Our dedicated Creative Learning programme offers even further-reaching opportunities for development across a broad range of social groups, with events ranging from urban music production course Tigerstyle and the newly launched Arches Community Choir, to mentoring schemes, professional development projects and off-site performance work with diverse social groups.
Words from Jackie Wylie, The Arches’ Artistic Director, following the tragic death of Adrian Howells:
“All at The Arches are devastated by the loss of Adrian Howells this week. He was our Artist in Residence and The Arches was his creative home. But more than that, he was a dear friend and companion in life to many of us here.

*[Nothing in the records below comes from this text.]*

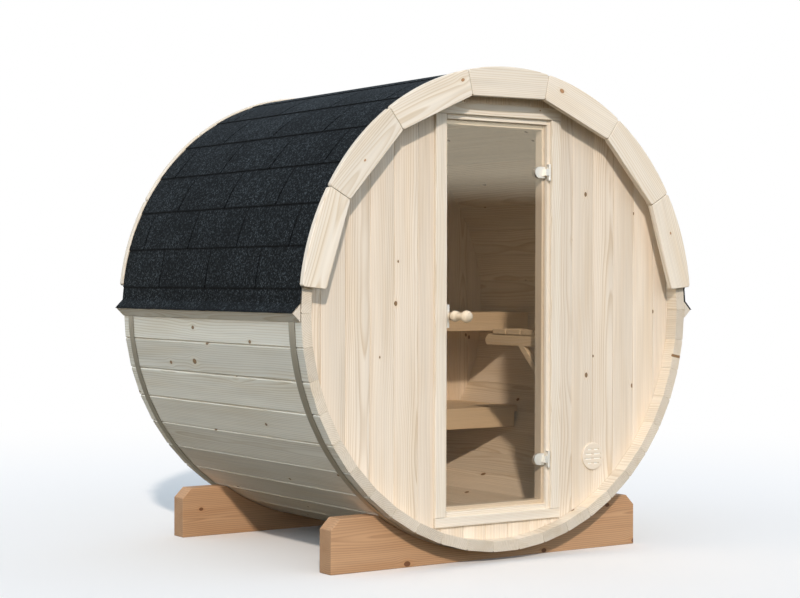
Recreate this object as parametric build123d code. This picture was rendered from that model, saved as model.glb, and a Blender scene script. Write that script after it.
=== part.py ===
import os
from math import cos, radians, sin, sqrt, tan

from build123d import *

# A barrel sauna on two cradles, in millimetres with +Z up.
# The origin is on the ground under the middle of the barrel, and the doorway faces -Y.

# Barrel: flat staves, one of them centred at the bottom
barrel_length = 1560
barrel_radius = 1000
stave_count = 46
stave_thickness = 45
stave_bevel = 5
stave_gap = 0.8
floor_count = 7
low_side_count = 5
side_count = 5
high_side_count = 6

# End walls, seated in a groove cut across every stave
wall_thickness = 45
wall_recess = 64.5
groove_depth = 14
groove_play = 1
wall_rim_play = 2
wall_joint = 0.6

# Steel hoops
hoop_width = 44
hoop_thickness = 1.5
hoop_inset = 50
hoop_fit = 0.3

# Cradles
cradle_length = 1593
cradle_height = 221
cradle_thickness = 86
cradle_seat = 42.6
cradle_inset = 105
cradle_corner = 44
cradle_fit = 0.4

# Arch boards on both ends of the barrel
arch_board_count = 7
arch_start = 5.8
arch_board_width = 108
arch_thickness = 28
arch_joint = 1
arch_joint_turn = 0.7
arch_overhang = 5
arch_corner_round = 12

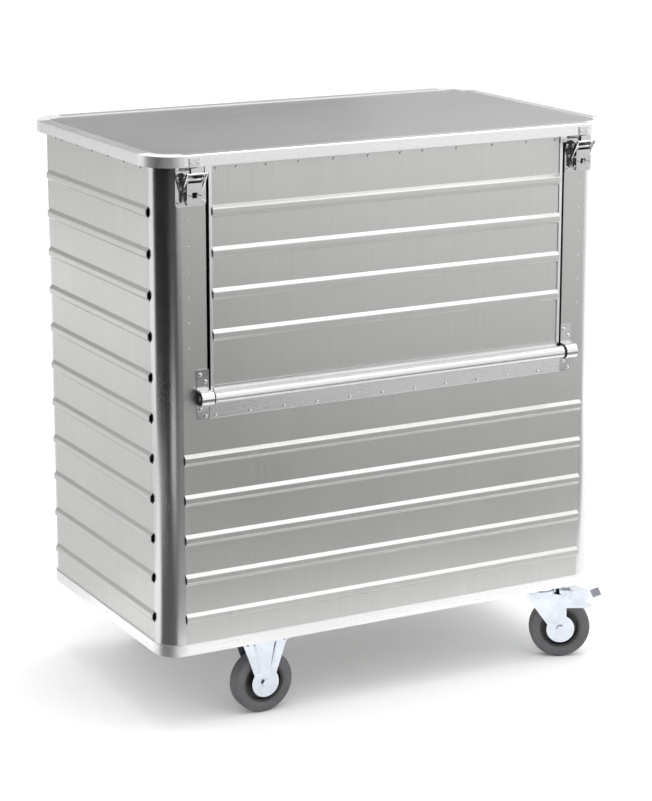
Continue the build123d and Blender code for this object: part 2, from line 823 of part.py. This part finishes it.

So many would say that there truly was no one like him, who personified love, generosity and the deepest type of empathy and desire to understand those lucky enough to have met him. With great humour he was able to create an instant connection with anyone he encountered. He was able to translate this desire to nurture and connect into his performance practice and in doing so leaves behind not only an incredible and influential body of work but a multitude of audience members across the world who have in some way been transformed by these encounters.
He supported, encouraged and was at the heart of an entire community of artists in Glasgow who will miss him terribly.”